En 2020, les épiceries solidaires ont enregistré une augmentation d’environ 20% de leur fréquentation, et ont constaté l’apparition de nouveaux publics, non habitués à demander une aide alimentaire, notamment un plus grand nombre d’étudiants, les mères isolées, les travailleurs indépendants, les familles affectées par le chômage partiel.

Depuis le début d’année 2022, certaines épiceries constatent une augmentation des demandes de personnes avec des bas salaires. Compte tenu de l’inflation, des charges quotidiennes (essence, gaz) qui ne cessent d’augmenter, on peut s’attendre à une augmentation de ces profils dans les prochains mois.

Faites-vous du lien avec les autres acteurs du territoire ? (Pôle emploi, mission locale, CCAS …)

Afin d’assurer un accueil de qualité auprès du public, les épiceries solidaires s’entourent de différents partenaires en fonction de leur territoire et des projets qu’elles souhaitent développer.

Par exemple, les travailleurs sociaux (CCAS et Département), font partie intégrante du projet car ils instruisent les dossiers des personnes souhaitant accéder à l’épicerie solidaire.

Développer le réseau est essentiel sur de nombreux sujets tels que l’approvisionnement, l’accompagnement social, la mise en place de temps d’animation à destination des familles…

La Mutualité Française Bretagne a eu l’occasion de mener des actions de prévention à plusieurs reprises à destination des publics des épiceries, pouvez-vous nous partager les raisons de votre engagement pour la prévention ?

Au-delà des missions premières évoquées précédemment, les épiceries accompagnent sur de nombreuses thématiques : accès aux droits, gestion du budget, accès à la culture, départ en vacances, estime de soi, etc.

C’est dans ce cadre que la Mutualité Française Bretagne est intervenue auprès de certaines épiceries du réseau.
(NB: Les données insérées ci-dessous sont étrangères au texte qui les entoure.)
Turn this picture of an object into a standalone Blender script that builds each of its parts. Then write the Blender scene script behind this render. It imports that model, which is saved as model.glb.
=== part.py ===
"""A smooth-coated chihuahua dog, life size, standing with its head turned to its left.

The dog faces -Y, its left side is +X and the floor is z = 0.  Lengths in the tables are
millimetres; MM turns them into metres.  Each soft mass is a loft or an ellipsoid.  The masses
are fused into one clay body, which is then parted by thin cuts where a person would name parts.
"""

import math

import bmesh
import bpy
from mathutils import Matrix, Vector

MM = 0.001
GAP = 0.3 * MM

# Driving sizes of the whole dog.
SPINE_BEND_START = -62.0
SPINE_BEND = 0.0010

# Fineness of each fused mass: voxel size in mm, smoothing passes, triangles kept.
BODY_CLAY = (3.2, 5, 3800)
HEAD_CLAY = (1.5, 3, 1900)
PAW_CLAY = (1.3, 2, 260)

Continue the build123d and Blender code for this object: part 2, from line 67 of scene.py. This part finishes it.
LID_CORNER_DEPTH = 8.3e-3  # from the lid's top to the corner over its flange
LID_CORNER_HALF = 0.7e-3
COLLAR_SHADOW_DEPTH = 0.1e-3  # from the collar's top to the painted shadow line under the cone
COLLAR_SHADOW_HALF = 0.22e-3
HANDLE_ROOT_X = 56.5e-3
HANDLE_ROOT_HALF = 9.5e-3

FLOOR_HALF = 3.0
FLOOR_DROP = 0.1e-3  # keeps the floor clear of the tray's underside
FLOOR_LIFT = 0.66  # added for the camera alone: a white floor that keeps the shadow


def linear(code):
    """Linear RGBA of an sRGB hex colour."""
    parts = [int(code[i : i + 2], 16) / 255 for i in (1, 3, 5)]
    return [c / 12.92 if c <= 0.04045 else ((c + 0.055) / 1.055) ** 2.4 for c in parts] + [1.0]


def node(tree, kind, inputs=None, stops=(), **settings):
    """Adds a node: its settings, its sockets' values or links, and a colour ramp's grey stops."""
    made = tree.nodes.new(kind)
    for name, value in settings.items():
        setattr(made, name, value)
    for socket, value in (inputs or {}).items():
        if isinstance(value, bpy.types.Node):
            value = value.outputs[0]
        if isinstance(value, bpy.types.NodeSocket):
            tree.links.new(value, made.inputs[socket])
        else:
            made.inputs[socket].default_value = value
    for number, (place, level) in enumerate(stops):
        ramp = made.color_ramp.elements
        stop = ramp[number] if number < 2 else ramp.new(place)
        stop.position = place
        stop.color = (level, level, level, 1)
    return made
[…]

Les actions de prévention y sont importantes car alimentation et santé vont de pair.

L’action « Ma fourchette change d’assiette ! » a permis d’aborder l’importance d’une alimentation équilibrée au quotidien avec un budget maîtrisé et surtout sans culpabiliser les personnes présentes. Des alternatives saines et simples ont été proposées pour tendre vers une alimentation équilibrée.

Les actions de prévention au sein des épiceries solidaires ont du sens quand la thématique est abordée de manière simple, sans jugement.